Où le récit diffère de l'histoire
Marsellus, tout puissant gangster qu'il est, a des ennuis. Mia, son épouse, s'ennuie, de jeunes blancs-becs lui ont volé sa précieuse mallette et Butch, un boxeur dont il avait truqué le match, lui a désobéi. Que faire pour remédier à tout cela, sinon dépêcher Jules et Vincent, deux hommes de confiance à la gâchette facile ? Vincent parvient à distraire Mia mais se fait tuer par Butch. Jules, au début plus efficace, décide soudain de cesser d'exercer la profession de tueur, après qu'il a attribué à une « intervention divine » la chance qu'il a eue de sortir indemne d'une terrible fusillade. Au moins Marsellus a-t-il récupéré sa mallette, sortie tout droit d'En quatrième vitesse (Kiss me Deadly, 1955) de Robert Aldrich.

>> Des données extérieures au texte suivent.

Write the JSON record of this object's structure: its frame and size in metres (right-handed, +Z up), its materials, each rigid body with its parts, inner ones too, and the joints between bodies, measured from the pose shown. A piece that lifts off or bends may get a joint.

L'histoire est composée de six parties : 1. Jules et Vincent chez les blancs-becs. 2. Vincent tue quelqu'un par accident. 3. Un couple braque une cafétéria. 4. Jules calme ce couple. 5. Vincent distrait Mia. 6. Les aventures de Butch. Mais le récit les donne dans le désordre (3-1-5-2-6-4), avec des chevauchements spatio-temporels en 6 et en 4 (la même scène est revue sous un angle différent, une technique que Tarantino systématisera dans Jackie Brown, en 1997). S'y ajoutent un flash-back (Butch enfant) et ce qu'il convient d'appeler un « monde possible non actualisé » (« voici ce qui se passerait si mon épouse rentrait et vous trouvait là »).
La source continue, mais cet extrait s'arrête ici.